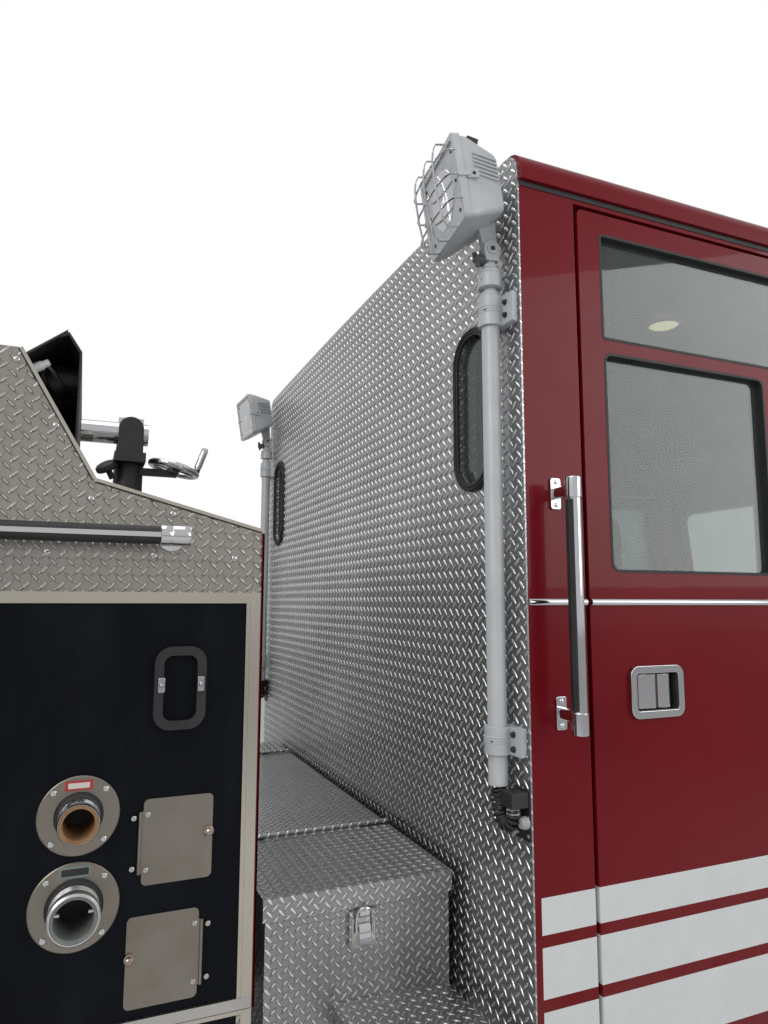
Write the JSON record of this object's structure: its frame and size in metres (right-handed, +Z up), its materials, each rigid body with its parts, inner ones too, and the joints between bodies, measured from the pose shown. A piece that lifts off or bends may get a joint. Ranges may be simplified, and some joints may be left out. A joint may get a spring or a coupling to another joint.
{
  "type": "pumper fire truck",
  "caption": "Full-size pumper fire truck with a raised-roof tilt cab, crosswise box, side pump panel, hose body, floodlights on sliding poles and a deck gun.",
  "frame": {"origin": "on the ground under the middle of the truck's box, free cords left out", "axes": "+X forward along the truck's length, +Y to its left, +Z up"},
  "size_m": [9.4, 3.128, 2.8929],
  "materials": {
    "red_paint": "gloss maroon-red paint",
    "tread_plate": "bright diamond tread plate",
    "stainless": "brushed stainless",
    "chrome": "bright chrome",
    "black_panel": "black coated panel",
    "black_paint": "black chassis paint",
    "machinery": "painted castings",
    "shutter": "satin anodised slats",
    "grey_trim": "grey textured liner",
    "seat_cover": "grey-black woven cover",
    "glass": "grey-green tinted glass",
    "lens": "clear red lens",
    "light_grey_paint": "light grey paint",
    "rubber": "black rubber",
    "tyre": "road tyre",
    "rim": "polished disc wheel"
  },
  "bodies": {
    "chassis": {"frame_rails": "black_paint", "axles_and_springs": "black_paint", "engine_and_drive_line": "machinery", "chassis_tanks": "black_paint", "front_bumper": "chrome", "crosswise_box": "tread_plate", "tread_plate_steps": "tread_plate", "pump_house": "tread_plate", "pump_panels": "black_panel", "pump_trim": "stainless", "pump_fittings": "stainless", "operator_controls": "black_panel", "body_shell": "red_paint", "roll_up_doors": "shutter", "hose_bed": "tread_plate", "fenders_and_flaps": "rubber", "rear_lamps": "lens"},
    "cab": {"cab_floor": "grey_trim", "cab_rear_wall": "tread_plate", "cab_side_frames": "red_paint", "cab_front_mask": "red_paint", "cab_roof": "red_paint", "cab_glass": "glass", "seats": "seat_cover", "dash": "grey_trim", "grille": "chrome", "cab_lamps": "lens", "rails_and_mirrors": "chrome", "pole_mounts": "light_grey_paint", "lamp_cord_left": "rubber", "lamp_cord_right": "rubber"},
    "crew_door_left": {"crew_door_left": "red_paint", "crew_door_glass_left": "glass"},
    "front_door_left": {"front_door_left": "red_paint", "front_door_glass_left": "glass"},
    "knuckle_left": {"steering_knuckle_left": "black_paint"},
    "front_wheel_left": {"front_rim_left": "rim", "front_tyre_left": "tyre"},
    "rear_wheels_left": {"rear_rims_left": "rim", "rear_tyres_left": "tyre"},
    "lamp_pole_left": {"lamp_pole_left": "light_grey_paint"},
    "lamp_head_left": {"lamp_head_left": "light_grey_paint"},
    "box_lid_left": {"box_lid_left": "tread_plate"},
    "crew_door_right": {"crew_door_right": "red_paint", "crew_door_glass_right": "glass"},
    "front_door_right": {"front_door_right": "red_paint", "front_door_glass_right": "glass"},
    "knuckle_right": {"steering_knuckle_right": "black_paint"},
    "front_wheel_right": {"front_rim_right": "rim", "front_tyre_right": "tyre"},
    "rear_wheels_right": {"rear_rims_right": "rim", "rear_tyres_right": "tyre"},
    "lamp_pole_right": {"lamp_pole_right": "light_grey_paint"},
    "lamp_head_right": {"lamp_head_right": "light_grey_paint"},
    "box_lid_right": {"box_lid_right": "tread_plate"},
    "access_door_upper": {"access_door_upper": "stainless"},
    "access_door_lower": {"access_door_lower": "stainless"},
    "deck_gun_swivel": {"deck_gun_base": "black_paint"},
    "deck_gun_barrel": {"deck_gun_barrel": "chrome"}
  },
  "joints": [
    {"name": "cab_tilt", "type": "hinge", "parent": "chassis", "child": "cab", "pos_m": [4.09, 0, 0.8], "axis": [0, 1, 0], "range_deg": [0, 45]},
    {"name": "steer_left", "type": "hinge", "parent": "chassis", "child": "knuckle_left", "pos_m": [2.88, 0.87, 0.535], "axis": [0, 0, 1], "range_deg": [-40, 40]},
    {"name": "front_spin_left", "type": "hinge", "parent": "knuckle_left", "child": "front_wheel_left", "pos_m": [2.88, 1.045, 0.535], "axis": [0, 1, 0], "continuous": true},
    {"name": "rear_spin_left", "type": "hinge", "parent": "chassis", "child": "rear_wheels_left", "pos_m": [-2.02, 0.904, 0.535], "axis": [0, 1, 0], "continuous": true},
    {"name": "crew_door_swing_left", "type": "hinge", "parent": "cab", "child": "crew_door_left", "pos_m": [2.226, 1.23, 1.6], "axis": [0, 0, -1], "range_deg": [0, 80]},
    {"name": "front_door_swing_left", "type": "hinge", "parent": "cab", "child": "front_door_left", "pos_m": [4.016, 1.23, 1.5], "axis": [0, 0, -1], "range_deg": [0, 75]},
    {"name": "pole_slide_left", "type": "slide", "parent": "cab", "child": "lamp_pole_left", "axis": [0, 0, 1], "range_m": [0, 0.9]},
    {"name": "lamp_tilt_left", "type": "hinge", "parent": "lamp_pole_left", "child": "lamp_head_left", "pos_m": [1.182, 1.148, 2.628], "axis": [0.0628, -0.998, 0], "range_deg": [-8, 60]},
    {"name": "steer_right", "type": "hinge", "parent": "chassis", "child": "knuckle_right", "pos_m": [2.88, -0.87, 0.535], "axis": [0, 0, 1], "range_deg": [-40, 40]},
    {"name": "front_spin_right", "type": "hinge", "parent": "knuckle_right", "child": "front_wheel_right", "pos_m": [2.88, -1.045, 0.535], "axis": [0, 1, 0], "continuous": true},
    {"name": "rear_spin_right", "type": "hinge", "parent": "chassis", "child": "rear_wheels_right", "pos_m": [-2.02, -0.904, 0.535], "axis": [0, 1, 0], "continuous": true},
    {"name": "crew_door_swing_right", "type": "hinge", "parent": "cab", "child": "crew_door_right", "pos_m": [2.226, -1.23, 1.6], "axis": [0, 0, 1], "range_deg": [0, 80]},
    {"name": "front_door_swing_right", "type": "hinge", "parent": "cab", "child": "front_door_right", "pos_m": [4.016, -1.23, 1.5], "axis": [0, 0, 1], "range_deg": [0, 75]},
    {"name": "pole_slide_right", "type": "slide", "parent": "cab", "child": "lamp_pole_right", "axis": [0, 0, 1], "range_m": [0, 0.9]},
    {"name": "lamp_tilt_right", "type": "hinge", "parent": "lamp_pole_right", "child": "lamp_head_right", "pos_m": [1.182, -1.148, 2.628], "axis": [-0.1409, -0.99, 0], "range_deg": [-8, 60]},
    {"name": "box_lid_lift_right", "type": "hinge", "parent": "chassis", "child": "box_lid_right", "pos_m": [0.95, -0.481, 1.101], "axis": [-1, 0, 0], "range_deg": [0, 95]},
    {"name": "box_lid_lift_left", "type": "hinge", "parent": "chassis", "child": "box_lid_left", "pos_m": [0.95, 0.641, 1.101], "axis": [1, 0, 0], "range_deg": [0, 95]},
    {"name": "access_upper_swing", "type": "hinge", "parent": "chassis", "child": "access_door_upper", "pos_m": [0.409, -1.2193, 1.351], "axis": [0, 0, -1], "range_deg": [0, 110]},
    {"name": "access_lower_swing", "type": "hinge", "parent": "chassis", "child": "access_door_lower", "pos_m": [0.52, -1.2193, 1.156], "axis": [0, 0, 1], "range_deg": [0, 110]},
    {"name": "deck_gun_turn", "type": "hinge", "parent": "chassis", "child": "deck_gun_swivel", "pos_m": [0.423, 0, 2.1], "axis": [0, 0, 1], "range_deg": [-120, 120]},
    {"name": "deck_gun_raise", "type": "hinge", "parent": "deck_gun_swivel", "child": "deck_gun_barrel", "pos_m": [0.423, 0, 2.345], "axis": [0, 1, 0], "range_deg": [0, 80]}
  ],
  "couplings": [
    {"joint": "steer_right", "follows": "steer_left", "ratio": 1}
  ]
}
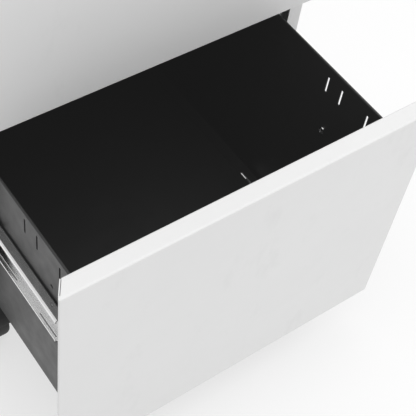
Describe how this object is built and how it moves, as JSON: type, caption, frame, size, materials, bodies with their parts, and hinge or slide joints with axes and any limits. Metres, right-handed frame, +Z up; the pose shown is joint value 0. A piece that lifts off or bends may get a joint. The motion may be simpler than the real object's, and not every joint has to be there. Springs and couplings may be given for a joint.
{
  "type": "mobile filing cabinet",
  "caption": "Mobile sheet-steel filing cabinet with box drawers above a file drawer, telescopic slides, a lock and swivelling casters.",
  "frame": {"origin": "on the floor, at the middle of the box of the object with its file drawer standing 163 mm open", "axes": "+Z up, +X to the right seen from the front, drawers open towards -Y"},
  "size_m": [0.39, 0.673, 0.683],
  "materials": {
    "carcass_paint": "fine-textured powder coat, white, satin",
    "front_paint": "powder coat, white, satin",
    "drawer_paint": "powder coat, black, satin",
    "zinc_plate": "bright zinc plate",
    "lock_chrome": "satin chrome",
    "caster_plastic": "moulded nylon, black",
    "caster_tyre": "moulded wheel, black"
  },
  "bodies": {
    "carcass": {"back_panel": "carcass_paint", "base_pan": "carcass_paint", "caster_plate_front_left": "zinc_plate", "caster_plate_front_right": "zinc_plate", "caster_plate_rear_left": "zinc_plate", "caster_plate_rear_right": "zinc_plate", "cross_rail_lower": "carcass_paint", "cross_rail_upper": "carcass_paint", "file_slide_cabinet_left": "zinc_plate", "file_slide_cabinet_right": "zinc_plate", "lock_barrel": "lock_chrome", "middle_slide_cabinet_left": "zinc_plate", "middle_slide_cabinet_right": "zinc_plate", "post_front_left": "zinc_plate", "post_front_right": "zinc_plate", "post_rear_left": "zinc_plate", "post_rear_right": "zinc_plate", "side_panel_left": "carcass_paint", "side_panel_right": "carcass_paint", "top_cap": "carcass_paint", "top_slide_cabinet_left": "zinc_plate", "top_slide_cabinet_right": "zinc_plate"},
    "lock_plug": {"lock_plug": "lock_chrome", "lock_cam": "zinc_plate"},
    "lock_bar": {"lock_bar": "zinc_plate"},
    "file_drawer": {"file_front": "front_paint", "file_front_liner": "drawer_paint", "file_drawer_box": "drawer_paint", "file_slide_drawer_left": "zinc_plate", "file_slide_drawer_right": "zinc_plate"},
    "file_slide_middle_left": {"file_slide_middle_left": "zinc_plate"},
    "file_slide_middle_right": {"file_slide_middle_right": "zinc_plate"},
    "middle_drawer": {"middle_front": "front_paint", "middle_front_liner": "drawer_paint", "middle_drawer_box": "drawer_paint", "middle_slide_drawer_left": "zinc_plate", "middle_slide_drawer_right": "zinc_plate"},
    "middle_slide_middle_left": {"middle_slide_middle_left": "zinc_plate"},
    "middle_slide_middle_right": {"middle_slide_middle_right": "zinc_plate"},
    "top_drawer": {"top_front": "front_paint", "top_front_liner": "drawer_paint", "top_drawer_box": "drawer_paint", "top_slide_drawer_left": "zinc_plate", "top_slide_drawer_right": "zinc_plate"},
    "top_slide_middle_left": {"top_slide_middle_left": "zinc_plate"},
    "top_slide_middle_right": {"top_slide_middle_right": "zinc_plate"},
    "caster_fork_front_left": {"caster_fork_front_left": "caster_plastic"},
    "caster_wheels_front_left": {"caster_wheel_a_front_left": "caster_tyre", "caster_wheel_b_front_left": "caster_tyre"},
    "caster_fork_front_right": {"caster_fork_front_right": "caster_plastic"},
    "caster_wheels_front_right": {"caster_wheel_a_front_right": "caster_tyre", "caster_wheel_b_front_right": "caster_tyre"},
    "caster_fork_rear_left": {"caster_fork_rear_left": "caster_plastic"},
    "caster_wheels_rear_left": {"caster_wheel_a_rear_left": "caster_tyre", "caster_wheel_b_rear_left": "caster_tyre"},
    "caster_fork_rear_right": {"caster_fork_rear_right": "caster_plastic"},
    "caster_wheels_rear_right": {"caster_wheel_a_rear_right": "caster_tyre", "caster_wheel_b_rear_right": "caster_tyre"}
  },
  "joints": [
    {"name": "file_drawer_slide", "type": "slide", "parent": "carcass", "child": "file_drawer", "axis": [0, -1, 0], "range_m": [-0.163, 0.277]},
    {"name": "file_middle_slide_left", "type": "slide", "parent": "carcass", "child": "file_slide_middle_left", "axis": [0, -1, 0], "range_m": [-0.0815, 0.1385]},
    {"name": "file_middle_slide_right", "type": "slide", "parent": "carcass", "child": "file_slide_middle_right", "axis": [0, -1, 0], "range_m": [-0.0815, 0.1385]},
    {"name": "middle_drawer_slide", "type": "slide", "parent": "carcass", "child": "middle_drawer", "axis": [0, -1, 0], "range_m": [0, 0.44]},
    {"name": "middle_middle_slide_left", "type": "slide", "parent": "carcass", "child": "middle_slide_middle_left", "axis": [0, -1, 0], "range_m": [0, 0.22]},
    {"name": "middle_middle_slide_right", "type": "slide", "parent": "carcass", "child": "middle_slide_middle_right", "axis": [0, -1, 0], "range_m": [0, 0.22]},
    {"name": "top_drawer_slide", "type": "slide", "parent": "carcass", "child": "top_drawer", "axis": [0, -1, 0], "range_m": [0, 0.44]},
    {"name": "top_middle_slide_left", "type": "slide", "parent": "carcass", "child": "top_slide_middle_left", "axis": [0, -1, 0], "range_m": [0, 0.22]},
    {"name": "top_middle_slide_right", "type": "slide", "parent": "carcass", "child": "top_slide_middle_right", "axis": [0, -1, 0], "range_m": [0, 0.22]},
    {"name": "lock_turn", "type": "hinge", "parent": "carcass", "child": "lock_plug", "pos_m": [0.178, -0.1735, 0.668], "axis": [0, 1, 0], "range_deg": [0, 90]},
    {"name": "lock_bar_drop", "type": "slide", "parent": "carcass", "child": "lock_bar", "axis": [0, 0, -1], "range_m": [0, 0.008]},
    {"name": "caster_swivel_front_left", "type": "hinge", "parent": "carcass", "child": "caster_fork_front_left", "pos_m": [-0.169, -0.1175, 0.052], "axis": [0, 0, 1], "continuous": true},
    {"name": "caster_roll_front_left", "type": "hinge", "parent": "caster_fork_front_left", "child": "caster_wheels_front_left", "pos_m": [-0.169, -0.1365, 0.025], "axis": [1, 0, 0], "continuous": true},
    {"name": "caster_swivel_front_right", "type": "hinge", "parent": "carcass", "child": "caster_fork_front_right", "pos_m": [0.169, -0.1175, 0.052], "axis": [0, 0, 1], "continuous": true},
    {"name": "caster_roll_front_right", "type": "hinge", "parent": "caster_fork_front_right", "child": "caster_wheels_front_right", "pos_m": [0.169, -0.1365, 0.025], "axis": [1, 0, 0], "continuous": true},
    {"name": "caster_swivel_rear_left", "type": "hinge", "parent": "carcass", "child": "caster_fork_rear_left", "pos_m": [-0.169, 0.2945, 0.052], "axis": [0, 0, 1], "continuous": true},
    {"name": "caster_roll_rear_left", "type": "hinge", "parent": "caster_fork_rear_left", "child": "caster_wheels_rear_left", "pos_m": [-0.169, 0.2755, 0.025], "axis": [1, 0, 0], "continuous": true},
    {"name": "caster_swivel_rear_right", "type": "hinge", "parent": "carcass", "child": "caster_fork_rear_right", "pos_m": [0.169, 0.2945, 0.052], "axis": [0, 0, 1], "continuous": true},
    {"name": "caster_roll_rear_right", "type": "hinge", "parent": "caster_fork_rear_right", "child": "caster_wheels_rear_right", "pos_m": [0.169, 0.2755, 0.025], "axis": [1, 0, 0], "continuous": true}
  ],
  "couplings": [
    {"joint": "file_middle_slide_left", "follows": "file_drawer_slide", "ratio": 0.5},
    {"joint": "file_middle_slide_right", "follows": "file_drawer_slide", "ratio": 0.5},
    {"joint": "middle_middle_slide_left", "follows": "middle_drawer_slide", "ratio": 0.5},
    {"joint": "middle_middle_slide_right", "follows": "middle_drawer_slide", "ratio": 0.5},
    {"joint": "top_middle_slide_left", "follows": "top_drawer_slide", "ratio": 0.5},
    {"joint": "top_middle_slide_right", "follows": "top_drawer_slide", "ratio": 0.5},
    {"joint": "lock_bar_drop", "follows": "lock_turn", "m_per_rad": 0.005092}
  ]
}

----

### GOAL OF THE EXERCISE
Read the data above and pull out each line that holds the string "parts".

### CORRECT RESPONSE
Write the JSON record of this object's structure: its frame and size in metres (right-handed, +Z up), its materials, each rigid body with its parts, inner ones too, and the joints between bodies, measured from the pose shown. A piece that lifts off or bends may get a joint. Ranges may be simplified, and some joints may be left out. A joint may get a spring or a coupling to another joint.
Describe how this object is built and how it moves, as JSON: type, caption, frame, size, materials, bodies with their parts, and hinge or slide joints with axes and any limits. Metres, right-handed frame, +Z up; the pose shown is joint value 0. A piece that lifts off or bends may get a joint. The motion may be simpler than the real object's, and not every joint has to be there. Springs and couplings may be given for a joint.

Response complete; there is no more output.